Now, I realize that these replies cannot go on too long, and that thus nuance gets lost, but if this response accurately and completely reflects Judis’ views and the message of the book, then that represents a real problem. Whatever Herzl might have thought, the man died in 1904 (13 years before the Balfour Declaration), and the British Zionists who helped draft the Balfour Declaration were nowhere near the core of the Zionist movement that actually created the state in the 1930’s and 1940’s.  David Ben-Gurion and the rest of the Yishuv institutions and leadership had no interest in being junior partners of western imperialism: they loved working with Orde Wingate in the late 1930’s, but basically detested the British and other imperial powers. “We must assist the British in the war as if there were no White Paper and we must resist the White Paper as if there were no war,” said Ben-Gurion. That is not someone who wishes to be the junior partner of imperialism. Indeed, the Mapai leadership was shocked when Israel was not invited to the Bandung Conference in 1956 and Israel’s government leaped at any chance to establish strong relationships with African governments as soon as they were independent.  (The much-ballyhooed Israel-South Africa relationship really did not get going until 1976, after the rest of Africa cut off ties with Israel following the Yom Kippur War).

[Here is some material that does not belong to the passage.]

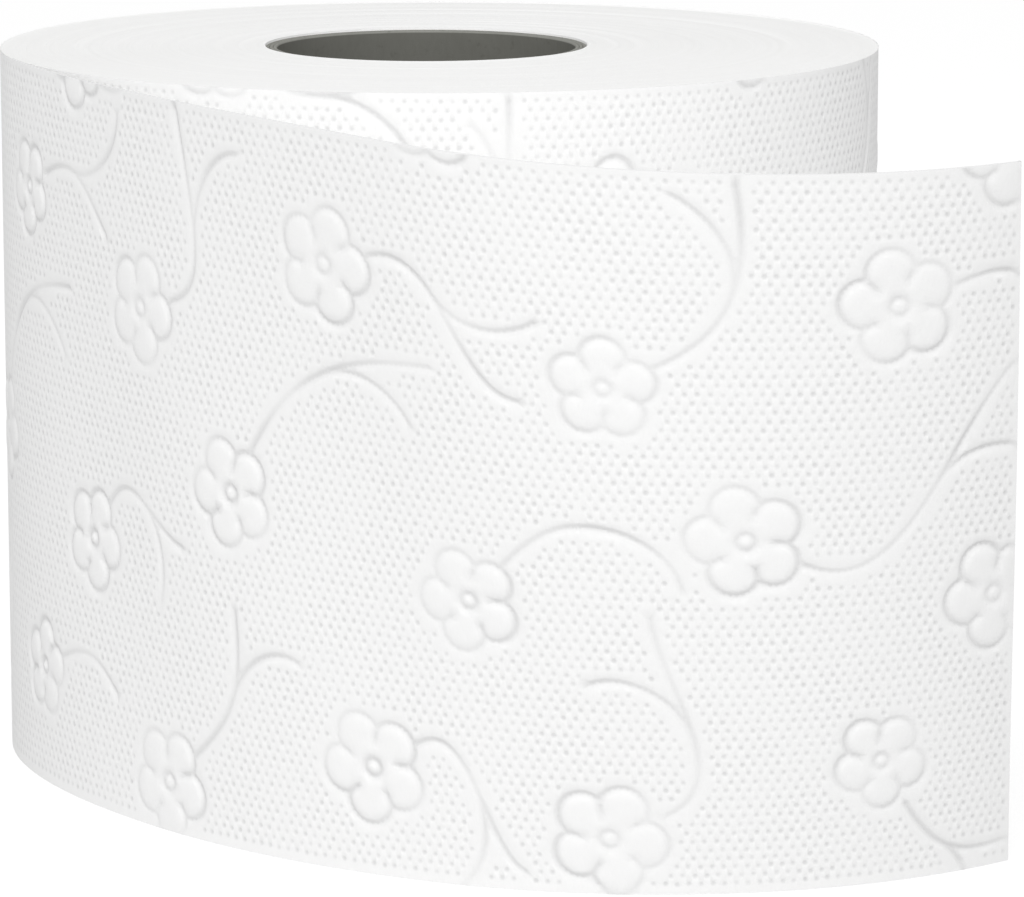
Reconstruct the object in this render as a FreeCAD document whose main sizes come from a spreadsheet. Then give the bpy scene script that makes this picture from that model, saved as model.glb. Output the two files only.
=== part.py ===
"""One toilet paper roll standing on end, its leading sheet loose and curling round the front.

The frame is the roll's own: the origin is on the core's axis in the plane that the roll stands
on, +Z runs up the axis, and the loose sheet passes in front of the roll on the -Y side.

Pieces:
    core_tube    the cardboard tube in the middle
    tissue_web   the whole length of tissue: the wound turns and the loose leading sheet, which
                 is the last turn lifted off the roll
"""
import FreeCAD, Part
import os
from math import atan2, cos, pi, radians, sin

import Sketcher

V = FreeCAD.Vector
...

Thus, “colonialism” represents a deeply flawed view of the Zionist project.  “Colonialism” assumes a metropole to which one is loyal.  The Zionists who actually built the state had little for any metropole and saw themselves as a nationalist movement.  Gershon Shafir, one of the best scholars out there working on this, makes an absolutely crucial distinction between “colonialism”, which Zionism was not, and “colonization,” which it clearly was.  Any time  a group of people moves from one part of the world to another, in one sense it is “colonization.” But to see Zionism as a “colonialist” movement is at best imprecise and misleading.

None of this excuses the hysteria against Judis in the right wing press. But Judis isn’t doing himself any favors in his response — and very possibly, he won’t be doing it in his book, either.